Peabody Energy Corp. and Arch Coal Inc. are finishing regulatory approval for a joint venture tying together certain Powder River Basin and Colorado coal mines, hoping to better compete with natural and renewable energy resources. The two producers are the largest companies by production volume in the country's largest coal basin. In the first three quarters of 2019, 22.0% of Peabody's reported deliveries to power plants and 17.7% of Arch's deliveries to power plants went to power plants set to retire in 2025 or earlier.

"We're going to take whatever is there in terms of the market," Arch Coal's senior vice president of strategy and public policy, Deck Slone, said on a recent earnings call. "Rather than sort of sweating where the market is going to be, we know it's going to continue to be under some level of pressure.

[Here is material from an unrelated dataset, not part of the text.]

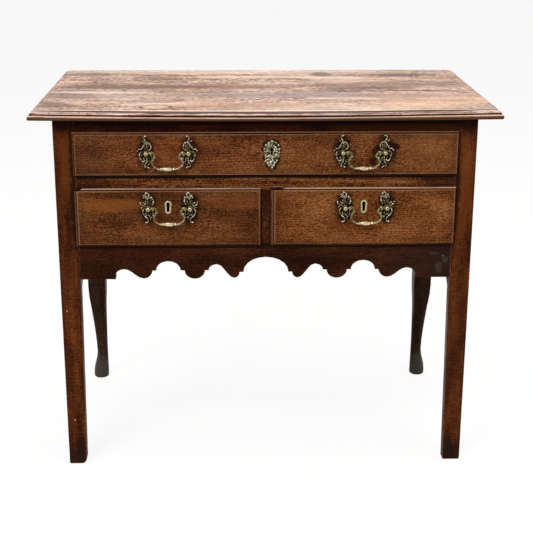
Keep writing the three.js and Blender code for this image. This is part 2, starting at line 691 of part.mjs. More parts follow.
// Bearers: a runner notched round the legs, with a guide that fills out to the side panel
function bearer(top, thickness, frontEnd, guideHeight) {
  const inner = legInner - BEARER_REACH;
  const beside = legInner - FIT;
  const outer = sidePanel[0] - FIT;
  const notch = [LEG_SIDE + FIT, rearPostFront - FIT];
  const ends = [frontEnd + FIT, backPanel[0] - FIT];
  const outline = points([
    [inner, ends[0]],
    [beside, ends[0]],
    [beside, notch[0]],
    [outer, notch[0]],
    [outer, notch[1]],
    [beside, notch[1]],
    [beside, ends[1]],
    [inner, ends[1]],
  ]);
  const runner = prism(outline, "z", top - thickness, top);
  if (!guideHeight) return runner;
  return join(runner, block([legInner, outer], notch, [top - thickness, top + guideHeight]));
}

function makeBearers() {
  const upper = bearer(upperOpeningBottom, DIVIDER_HEIGHT, railBack, GUIDE_HEIGHT);
  const lower = bearer(lowerOpeningBottom, LOWER_BEARER_THICKNESS, apronBack, GUIDE_HEIGHT);
  const kickerTop = upperOpeningTop + KICKER_THICKNESS;
  addPair("upper_bearer", upper, linerOak);
  addPair("lower_bearer", lower, linerOak);
  addPair("kicker", bearer(kickerTop, KICKER_THICKNESS, railBack, 0), linerOak);
  const ends = [railBack + FIT, backPanel[0] - FIT];
  const guideHalf = MUNTIN_WIDTH / 2;
  const runnerHalf = guideHalf + CENTRE_BEARER_REACH;
  const bottom = lowerOpeningBottom - LOWER_BEARER_THICKNESS;
  const centre = join(
    block([-runnerHalf, runnerHalf], ends, [bottom, lowerOpeningBottom]),
    block([-guideHalf, guideHalf], ends, [bottom, lowerOpeningBottom + GUIDE_HEIGHT]),
  );
  add("lower_bearer_centre", centre, linerOak);
}

// Dovetails: tails on the drawer's sides, and the same shapes grown by the fit as their sockets
function tailCentres([low, high]) {
  const count = Math.max(2, Math.round((high - low) / TAIL_PITCH));
  return Array.from({ length: count }, (_, k) => low + ((k + 1 / 2) * (high - low)) / count);
}

function tails(x, root, tip, heights, by) {
  const away = Math.sign(root - tip);
  const half = TAIL_HALF + by;
  return tailCentres(heights).map((z) =>
    prism(
      points([
        [root + away * OVERRUN, z - half],
        [root + away * OVERRUN, z + half],
        [root, z + half],
        [tip - away * by, z + half + TAIL_FLARE],
        [tip - away * by, z - half - TAIL_FLARE],
        [root, z - half],
      ]),
      "x",
      ...x,
    ),
  );
}

// A keyhole: a round hole over a slot with a round foot, drawn in X and Z, and grown by a rim for its surround.
function keyholeShape(x, z, keyhole, rim = 0) {
  const radius = keyhole.radius + rim;
  const half = keyhole.slot / 2 + rim;
  const meet = Math.asin(half / radius);
  const shape = new THREE.Shape();
  shape.absarc(x, z - keyhole.drop - rim + half, half, Math.PI, 2 * Math.PI, false);
  shape.absarc(x, z, radius, meet - Math.PI / 2, (3 * Math.PI) / 2 - meet, false);
  return shape;
}

const upperKeyhole = {
  x: UPPER_KEYHOLE_X,
  z: upperKeyholeZ,
  radius: UPPER_KEYHOLE_RADIUS,
  slot: UPPER_KEYHOLE_SLOT,
  drop: UPPER_KEYHOLE_DROP,
};
const lowerKeyhole = (side) => ({
  x: side * shortDrawerX,
  z: lowerOpeningTop - LOWER_KEYHOLE_DEPTH,
  radius: LOWER_KEYHOLE_RADIUS,
  slot: LOWER_KEYHOLE_SLOT,
  drop: LOWER_KEYHOLE_DROP,
});

function rectangle(x, z, y) {
  const corners = [[x[0], z[0]], [x[1], z[0]], [x[1], z[1]], [x[0], z[1]]];
  return corners.map(([across, up]) => new THREE.Vector3(across, y, up));
}

// A lipped front with a thumb moulding round its flat field.
function drawerFrontBlank(opening, inner) {
  const lip = [grow(opening.x, LIP_OVERLAP), grow(opening.z, LIP_OVERLAP)];
  const stepInset = THUMB_SHELF + THUMB_WIDTH;
  const shelf = [THUMB_WIDTH, field + THUMB_STEP];
  const edge = [
    [stepInset, field],
    [stepInset, field + THUMB_STEP],
    shelf,
    ...quarter(shelf, [0, -LIP_GAP - LIP_EDGE], "start"),
    [0, -LIP_GAP],
  ];
  const rings = edge.map(([inset, y]) => rectangle(grow(lip[0], -inset), grow(lip[1], -inset), y));
  rings.push(rectangle(inner.x, inner.z, -LIP_GAP), rectangle(inner.x, inner.z, frontBack));
  return loft(rings);
}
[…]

We're just going to continue to focus on that harvest strategy and taking cash to the fullest extent possible and managing our capital in a disciplined way."

Others may have it worse. All of the coal delivered from the mines owned by Westmoreland Mining Holdings LLC and Berkshire Hathaway Inc. went to plants set to retire before 2025. Hallador Energy Co. delivered more than half of its reported coal shipments to domestic power plants with plans to retire in the same period.

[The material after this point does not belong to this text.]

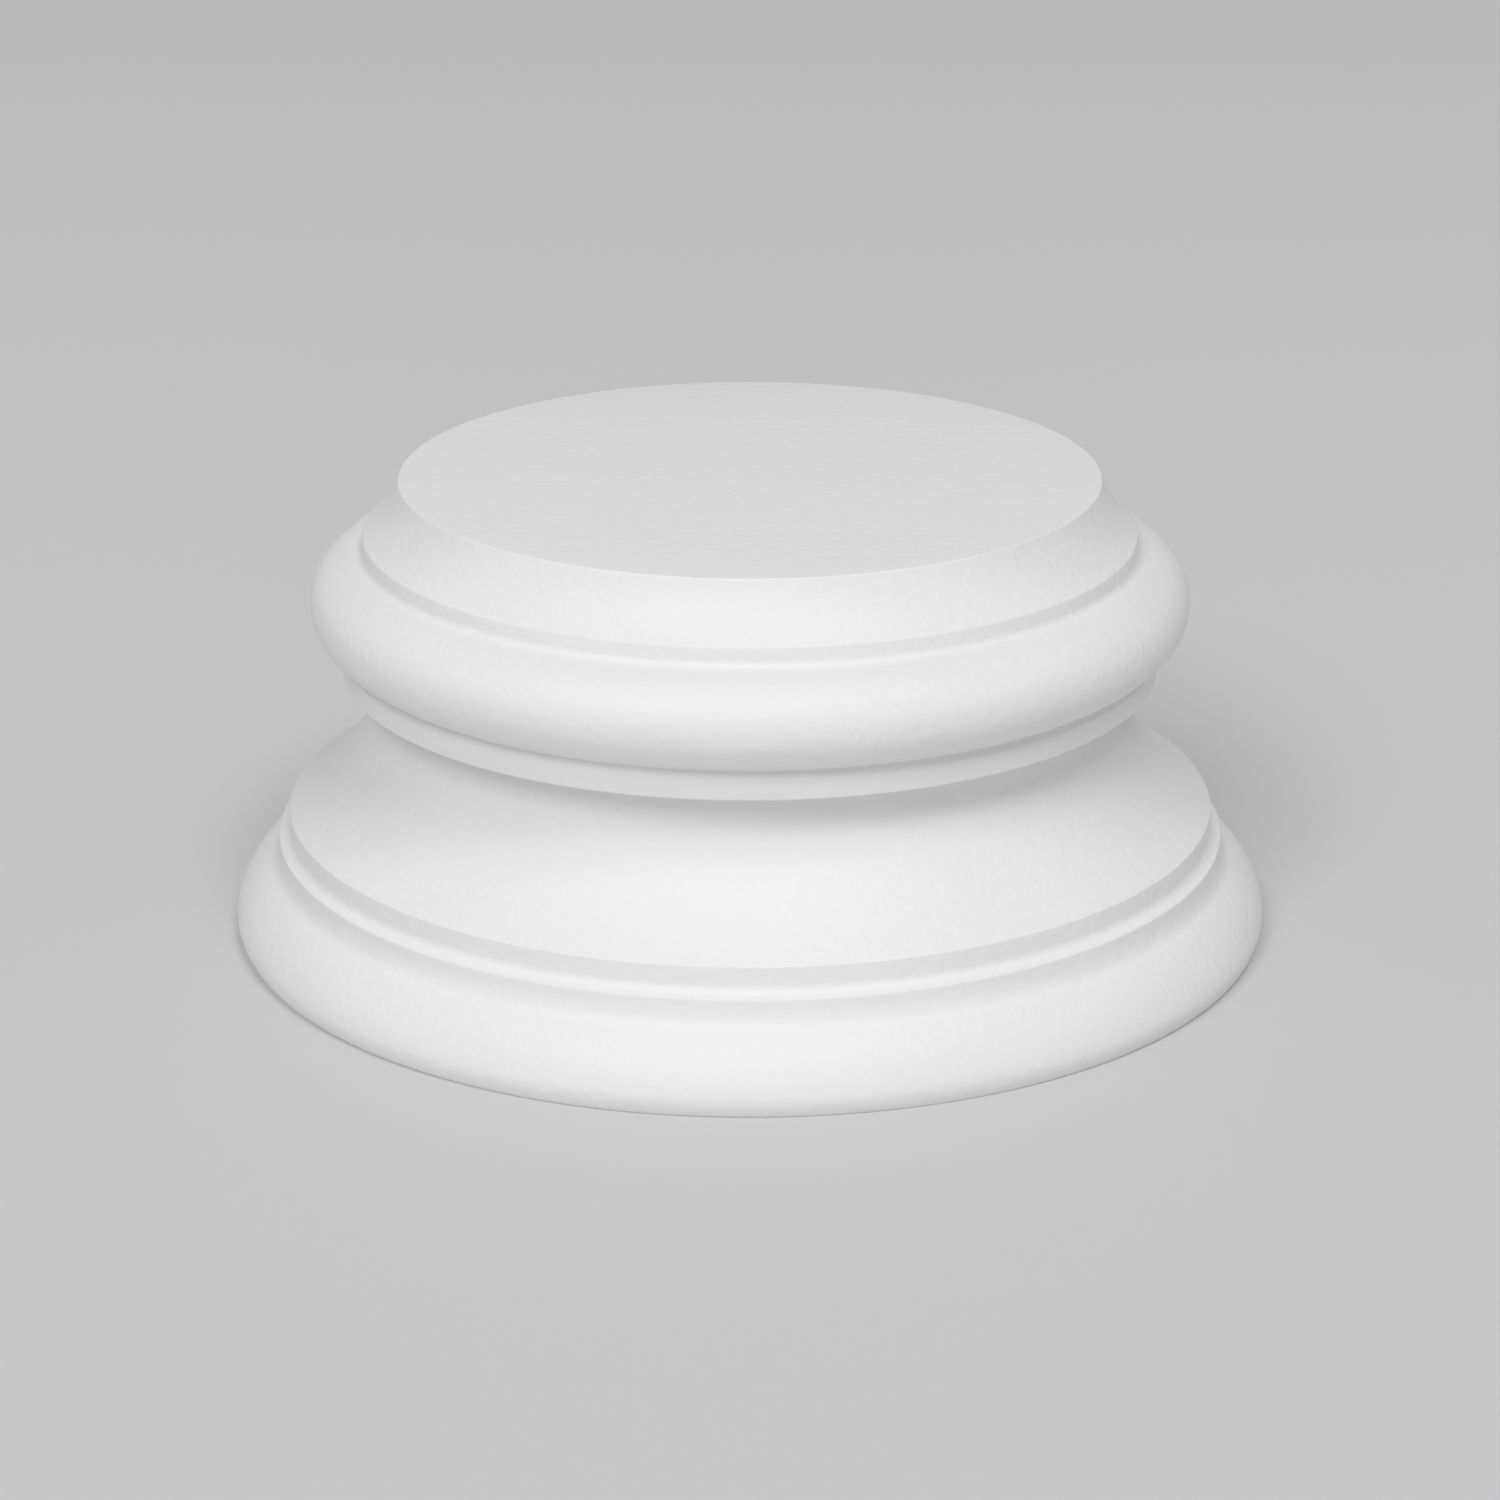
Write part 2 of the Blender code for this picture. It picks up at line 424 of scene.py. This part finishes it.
def turning_tree():
    """Eases the arrises of a section curve and turns it about the Z axis."""
    tree = bpy.data.node_groups.new("Turn Moulding", "GeometryNodeTree")
    face = tree.interface
    face.new_socket("Section", in_out="INPUT", socket_type="NodeSocketGeometry")
    face.new_socket("Facets", in_out="INPUT", socket_type="NodeSocketInt")
    face.new_socket("Arris Facets", in_out="INPUT", socket_type="NodeSocketInt")
    for name, default in (
        ("Turning Radius", TURNING_RADIUS),
        ("Merge Distance", MERGE_DISTANCE),
        ("Sharp Angle", SHARP_ANGLE),
    ):
        socket = face.new_socket(name, in_out="INPUT", socket_type="NodeSocketFloat")
        socket.default_value = default
    face.new_socket("Finish", in_out="INPUT", socket_type="NodeSocketMaterial")
    face.new_socket("Body", in_out="OUTPUT", socket_type="NodeSocketGeometry")

    make = TreeBuilder(tree)
    given = make.add("NodeGroupInput").outputs
    arris = make.add("GeometryNodeInputRadius")
    eased = make.add(
        "GeometryNodeFilletCurve",
        {"mode": "POLY"},
        Curve=given["Section"],
        Count=given["Arris Facets"],
        Radius=arris,
        Limit_Radius=True,
    )
    inward = make.add(
        "ShaderNodeMath", {"operation": "MULTIPLY"}, Value=given["Turning Radius"]
    )
    inward.inputs[1].default_value = -1.0
    shift = make.add("ShaderNodeCombineXYZ", X=inward)
    beside = make.add(
        "GeometryNodeTransform", Geometry=eased, Translation=shift, Scale=UPRIGHT
    )
    circle = make.add(
        "GeometryNodeCurvePrimitiveCircle",
        {"mode": "RADIUS"},
        Resolution=given["Facets"],
        Radius=given["Turning Radius"],
    )
    turned = make.add("GeometryNodeCurveToMesh", Curve=circle, Profile_Curve=beside)
    merged = make.add(
        "GeometryNodeMergeByDistance", Geometry=turned, Distance=given["Merge Distance"]
    )
    bend = make.add("GeometryNodeInputMeshEdgeAngle")
    sharp = make.add("ShaderNodeMath", {"operation": "GREATER_THAN"}, Value=bend)
    make.fill(sharp.inputs[1], given["Sharp Angle"])
    smooth = make.add(
        "GeometryNodeSetShadeSmooth",
        {"domain": "FACE"},
        Geometry=merged,
        Shade_Smooth=True,
    )
    creased = make.add(
        "GeometryNodeSetShadeSmooth",
        {"domain": "EDGE"},
        Geometry=smooth,
        Selection=sharp,
        Shade_Smooth=False,
    )
    real = make.add("GeometryNodeRealizeInstances", Geometry=creased)
    finished = make.add(
        "GeometryNodeSetMaterial", Geometry=real, Material=given["Finish"]
    )
    make.add("NodeGroupOutput", Body=finished)
    return tree


def give(modifier, values):
    """Set a node tree modifier's inputs by their socket identifiers."""
    for item in modifier.node_group.interface.items_tree:
        if item.in_out == "INPUT" and item.name in values:
            modifier[item.identifier] = values[item.name]


def face_outwards(mesh):
    """Turn the mesh's faces outwards, going by its volume's sign."""
    shape = bmesh.new()
    shape.from_mesh(mesh)
    if shape.calc_volume(signed=True) < 0:
        bmesh.ops.reverse_faces(shape, faces=shape.faces)
    shape.to_mesh(mesh)
    shape.free()


def primer_material(finish):
    """White primer: ripples and a fine grain, with slow drifts of tone and gloss."""
    material = bpy.data.materials.new("white_primer_coat")
    material.use_nodes = True
    tree = material.node_tree
    shader = tree.nodes["Principled BSDF"]
    make = TreeBuilder(tree)
    place = make.add("ShaderNodeTexCoord").outputs["Object"]

    drift = make.add(
        "ShaderNodeTexNoise",
        Vector=place,
        Scale=1 / finish.drift_size,
        Detail=DRIFT_DETAIL,
        Roughness=DRIFT_DETAIL_STRENGTH,
    )
    tone = make.add(
        "ShaderNodeMix",
        {"data_type": "RGBA"},
        Factor=drift.outputs["Fac"],
        A=(*finish.primer_shade, 1.0),
        B=(*finish.primer, 1.0),
    )
    mixed = next(socket for socket in tone.outputs if socket.enabled)
    make.fill(shader.inputs["Base Color"], mixed)

    gloss = make.add("ShaderNodeMapRange", Value=drift.outputs["Fac"])
    gloss.inputs["To Min"].default_value = finish.roughness - finish.roughness_spread
    gloss.inputs["To Max"].default_value = finish.roughness + finish.roughness_spread
    make.fill(shader.inputs["Roughness"], gloss.outputs["Result"])

    relief = None
    for width, depth in (
        (finish.peel_size, finish.peel_depth),
        (finish.grain_size, finish.grain_depth),
    ):
        ripple = make.add(
            "ShaderNodeTexNoise",
            Vector=place,
            Scale=1 / width,
            Detail=RELIEF_DETAIL,
            Roughness=RELIEF_DETAIL_STRENGTH,
        )
        bump = make.add(
            "ShaderNodeBump", Height=ripple.outputs["Fac"], Strength=1.0, Distance=depth
        )
        if relief is not None:
            make.fill(bump.inputs["Normal"], relief)
        relief = bump
    make.fill(shader.inputs["Normal"], relief)
    shader.inputs["Specular IOR Level"].default_value = finish.specular
    return material


class COLUMNBASE_OT_body(bpy.types.Operator):
    """Turn the column base from its section and coat it in primer"""

    bl_idname = "columnbase.body"
    bl_label = "Turn Column Base"
    bl_options = {"REGISTER", "UNDO"}

    def execute(self, context):
        sizes = context.scene.column_base_sizes
        material = primer_material(context.scene.column_base_finish)
        curve = section_curve("column_base_section", section(sizes))
        guide = bpy.data.objects.new("column_base_section", curve)
        context.scene.collection.objects.link(guide)

        modifier = guide.modifiers.new("turning", "NODES")
        modifier.node_group = turning_tree()
        give(
            modifier,
            {
                "Facets": sizes.facets,
                "Arris Facets": sizes.arris_facets,
                "Finish": material,
            },
        )
        depsgraph = context.evaluated_depsgraph_get()
        mesh = bpy.data.meshes.new_from_object(guide.evaluated_get(depsgraph))
        guide.modifiers.remove(modifier)
        bpy.data.objects.remove(guide)
        face_outwards(mesh)

        piece = bpy.data.objects.new("turned_column_base", mesh)
        context.scene.collection.objects.link(piece)
        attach(piece, BODY)
        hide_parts(NODE)
        return {"FINISHED"}


# Each soft light: the setting for its power, degrees right of the camera, degrees up
LIGHTS = (
    ("left_power", -25.0, 42.0),
    ("right_power", 25.0, 60.0),
    ("low_power", 0.0, 8.0),
)


def soft_light(scene, stage, setting, degrees_right, degrees_up, aim):
    """Square area light, placed round the aim point and turned to it."""
    data = bpy.data.lights.new(setting.replace("power", "light"), "AREA")
    data.energy = getattr(stage, setting)
    data.shape = "SQUARE"
    data.size = stage.light_size
    right, up = math.radians(degrees_right), math.radians(degrees_up)
    towards = Vector(
        (math.cos(up) * math.sin(right), -math.cos(up) * math.cos(right), math.sin(up))
    )
    light = bpy.data.objects.new(data.name, data)
    light.location = aim + stage.light_distance * towards
    light.rotation_euler = towards.to_track_quat("Z", "Y").to_euler()
    scene.collection.objects.link(light)


class COLUMNBASE_OT_stage(bpy.types.Operator):
    """Set the pale floor, the soft light and the camera"""

    bl_idname = "columnbase.stage"
    bl_label = "Set Stage"
    bl_options = {"REGISTER", "UNDO"}

    def execute(self, context):
        scene = context.scene
        stage = scene.column_base_stage
        aim = Vector((0.0, 0.0, stage.aim_level))
        self.add_floor(scene, stage)
        self.add_world(scene, stage)
        for light in LIGHTS:
            soft_light(scene, stage, *light, aim)
        self.add_camera(scene, stage, aim)
        scene.view_settings.view_transform = "Standard"
        return {"FINISHED"}

    def add_floor(self, scene, stage):
        half = stage.floor_size / 2
        corners = [
            (-half, -half, 0.0),
            (half, -half, 0.0),
            (half, half, 0.0),
            (-half, half, 0.0),
        ]
        mesh = bpy.data.meshes.new("floor")
        mesh.from_pydata(corners, [], [(0, 1, 2, 3)])
        material = bpy.data.materials.new("pale_floor")
        material.use_nodes = True
        shader = material.node_tree.nodes["Principled BSDF"]
        shader.inputs["Base Color"].default_value = (*stage.floor_colour, 1.0)
        shader.inputs["Roughness"].default_value = FLOOR_ROUGHNESS
        mesh.materials.append(material)
        floor = bpy.data.objects.new("floor", mesh)
        scene.collection.objects.link(floor)

    def add_world(self, scene, stage):
        world = bpy.data.worlds.new("studio")
        world.use_nodes = True
        background = world.node_tree.nodes["Background"]
        background.inputs["Color"].default_value = WHITE
        background.inputs["Strength"].default_value = stage.world_strength
        scene.world = world

    def add_camera(self, scene, stage, aim):
        back = stage.camera_distance * math.cos(stage.camera_elevation)
        up = stage.camera_distance * math.sin(stage.camera_elevation)
        data = bpy.data.cameras.new("camera")
        data.lens = stage.lens_mm
        camera = bpy.data.objects.new("camera", data)
        camera.location = aim + Vector((0.0, -back, up))
        camera.rotation_euler = (math.pi / 2 - stage.camera_elevation, 0.0, 0.0)
        scene.collection.objects.link(camera)
        scene.camera = camera


class COLUMNBASE_PT_panel(bpy.types.Panel):
    """Sizes, finish and stage of the column base"""

    bl_idname = "COLUMNBASE_PT_panel"
    bl_label = "Column Base"
    bl_space_type = "VIEW_3D"
    bl_region_type = "UI"
    bl_category = "Column Base"

    def draw(self, context):
        for group, operator in (
            ("column_base_sizes", None),
            ("column_base_finish", COLUMNBASE_OT_body.bl_idname),
            ("column_base_stage", COLUMNBASE_OT_stage.bl_idname),
        ):
            settings = getattr(context.scene, group)
            box = self.layout.box()
            for key in settings.__annotations__:
                box.prop(settings, key)
            if operator:
                box.operator(operator)


GROUPS = {
    "column_base_sizes": ColumnBaseSizes,
    "column_base_finish": ColumnBaseFinish,
    "column_base_stage": ColumnBaseStage,
}
CLASSES = (*GROUPS.values(), COLUMNBASE_OT_body, COLUMNBASE_OT_stage, COLUMNBASE_PT_panel)


def register():
    for cls in CLASSES:
        bpy.utils.register_class(cls)
    for name, group in GROUPS.items():
        setattr(bpy.types.Scene, name, PointerProperty(type=group))


def unregister():
    for name in GROUPS:
        delattr(bpy.types.Scene, name)
    for cls in reversed(CLASSES):
        bpy.utils.unregister_class(cls)


def main():
    register()
    bpy.ops.columnbase.body()
    bpy.ops.columnbase.stage()


if __name__ == "__main__":
    main()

Other U.S. coal producers with significant exposure to upcoming coal plant retirements include the Navajo Nation's Navajo Transitional Energy Co. LLC, which recently expanded into the Powder River Basin through a bankruptcy auction sale; Murray Energy Corp., which is going through a bankruptcy reorganization; Blackjewel LLC, which is finalizing the sale of most of its assets to bankruptcy auction buyers; and NACCO Industries Inc., which recently said it expects coal deliveries to increase in 2020 due to fewer customer outages than experienced in 2019.